There may be room for rates to come down a bit more in 2026, but the company suggests there will not be a return to the historically low rates seen prior to the cost-of-living crisis. Matt Smith, Rightmove’s mortgage expert said: "It is likely to be a mixed year for the market. Those who took out peak-mortgage rate two-year fixes after the mini-Budget will see their deal come to an end and will likely find themselves with lower costs next year. Combined with wage growth, they may feel some significant affordability improvements.
"By contrast, many movers will be rolling off a relatively low five-year fixed rate agreed during the busy market of 2020 and will see costs rise. With remortgaging and product transfers set to be an important theme for lenders next year, we’ve launched a remortgage rate tracker to show the latest trends in this sector and monitor lender behaviour next year."
Stamp duty rates in England are due to rise on April 1, 2025 creating a potential predicted rush to buy before that date according to Rightmove, but in Wales the equivalent cost, the Land Transaction Tax (LTT), is not due to increase for main residency properties according to the Welsh Government's draft budget released on December 11, 2025.
The draft budget states that the LTT main residential rates are to remain unchanged from the previous permanent change to the rates in October 2022, and prior to that in December 2020. However, the Welsh Government also states that from 11 December 2024, a higher residential rates of LTT will apply to purchases of additional residential properties - an increase by 1%, raising an estimated additional £7 million in 2025-2026. The Welsh Government states that this change is 'broadly in line with changes made to Stamp Duty Land Tax in England and Northern Ireland'.
The draft budget for Wales will be scrutinised by Members of the Senedd before a final vote in March 2025, find out more about the proposed budget plans here.
Tim Thomas, policy and campaigns officer at Propertymark the leading professional body for estate, letting and commercial agents, auctioneers, valuers and inventory providers, commented: "Propertymark is disappointed that Land Transaction Tax for additional properties has increased by 1%. The investment in affordable and social homes also announced is welcome, but until social housing supply keeps up with demand, we called for the surcharge on additional properties to be cut to stimulate supply in the private rented sector.
"However, it is encouraging that the Welsh Government has listened to our call for fair funding for local authorities in Wales given the requirements of enforcing the Renting Homes (Wales) Act and proposed Building Safety Act.
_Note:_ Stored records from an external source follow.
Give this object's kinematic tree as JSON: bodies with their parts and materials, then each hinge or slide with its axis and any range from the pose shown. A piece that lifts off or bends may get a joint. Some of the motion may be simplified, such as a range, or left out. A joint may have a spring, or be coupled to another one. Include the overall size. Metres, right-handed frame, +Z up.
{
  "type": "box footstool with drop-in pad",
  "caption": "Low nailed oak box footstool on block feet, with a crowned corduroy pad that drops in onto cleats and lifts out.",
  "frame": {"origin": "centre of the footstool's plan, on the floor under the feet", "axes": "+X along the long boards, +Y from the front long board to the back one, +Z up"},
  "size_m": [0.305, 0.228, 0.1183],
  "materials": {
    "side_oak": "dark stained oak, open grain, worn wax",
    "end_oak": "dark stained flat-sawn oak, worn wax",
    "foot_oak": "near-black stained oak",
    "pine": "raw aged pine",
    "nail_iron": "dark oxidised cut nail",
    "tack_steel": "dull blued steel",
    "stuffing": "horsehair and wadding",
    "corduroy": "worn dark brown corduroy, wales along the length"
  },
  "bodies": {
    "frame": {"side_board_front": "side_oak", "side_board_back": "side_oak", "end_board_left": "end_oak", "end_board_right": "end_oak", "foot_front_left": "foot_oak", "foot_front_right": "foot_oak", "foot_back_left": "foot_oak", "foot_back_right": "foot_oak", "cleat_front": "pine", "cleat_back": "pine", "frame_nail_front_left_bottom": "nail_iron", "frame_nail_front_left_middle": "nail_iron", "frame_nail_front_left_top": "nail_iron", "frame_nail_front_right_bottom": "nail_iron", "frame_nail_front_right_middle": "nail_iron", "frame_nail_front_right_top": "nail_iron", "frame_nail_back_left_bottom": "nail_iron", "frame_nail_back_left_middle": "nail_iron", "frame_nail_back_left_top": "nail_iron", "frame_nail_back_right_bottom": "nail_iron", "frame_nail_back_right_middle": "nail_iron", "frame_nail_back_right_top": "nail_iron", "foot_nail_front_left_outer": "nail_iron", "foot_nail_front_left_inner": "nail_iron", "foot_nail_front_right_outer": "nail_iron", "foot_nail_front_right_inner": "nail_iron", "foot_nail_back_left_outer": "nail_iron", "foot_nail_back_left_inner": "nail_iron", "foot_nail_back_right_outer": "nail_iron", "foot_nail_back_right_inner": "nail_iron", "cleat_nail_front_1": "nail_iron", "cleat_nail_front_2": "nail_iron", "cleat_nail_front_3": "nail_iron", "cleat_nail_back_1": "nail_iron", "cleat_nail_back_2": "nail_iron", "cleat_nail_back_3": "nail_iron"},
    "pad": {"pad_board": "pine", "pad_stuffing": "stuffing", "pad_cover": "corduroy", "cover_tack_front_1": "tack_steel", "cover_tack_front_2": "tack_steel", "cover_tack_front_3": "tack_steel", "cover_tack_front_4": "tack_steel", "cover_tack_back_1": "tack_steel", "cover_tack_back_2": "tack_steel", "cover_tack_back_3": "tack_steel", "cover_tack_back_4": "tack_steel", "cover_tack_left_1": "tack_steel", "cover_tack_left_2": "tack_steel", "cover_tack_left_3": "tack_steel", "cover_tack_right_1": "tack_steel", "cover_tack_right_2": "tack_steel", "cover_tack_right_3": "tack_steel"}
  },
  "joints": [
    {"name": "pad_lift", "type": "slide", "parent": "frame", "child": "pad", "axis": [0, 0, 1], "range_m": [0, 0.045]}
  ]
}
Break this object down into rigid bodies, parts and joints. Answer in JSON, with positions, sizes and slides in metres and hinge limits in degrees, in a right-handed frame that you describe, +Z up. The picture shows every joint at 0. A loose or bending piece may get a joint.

This increase in funds must be used for these additional legislative challenges for the housing sector."
In addition, the draft budget states that there is likely to be '£81 million more capital funding to build more homes for social rent, helping to reduce homelessness and ensure everyone in Wales has a place to call home' as well as the proposal to budget £3.7 million to 'accelerate planning decisions and digitise planning services'.
The draft budget also proposed a £57 million investment to continue the Help to Buy Scheme in Wales, launched in 2014 with the objective to provide a government program to help people buy a new-build home by providing an equity loan.
Sara Taylor, sales director at Dandara Wales & West, commented: "It is welcomed news that the Welsh Government has included the extension to Help to Buy in its draft budget for 2025-26, showcasing housing as a priority for Wales and those looking to get a foot on the property ladder. This is a timely decision which will allow first-time buyers and second steppers to go ahead with their new homes purchase for 2025, and possibly boost their budgets safe in the knowledge that Help to Buy is there to support them for another 18 months.
"As we look to enter a period of ‘the new normal’ with budgets still being tightened with stubbornly high mortgage rates and house prices, these national measures and schemes should look to be more permanent rather than temporary giving many buyers more time and opportunity to make the move."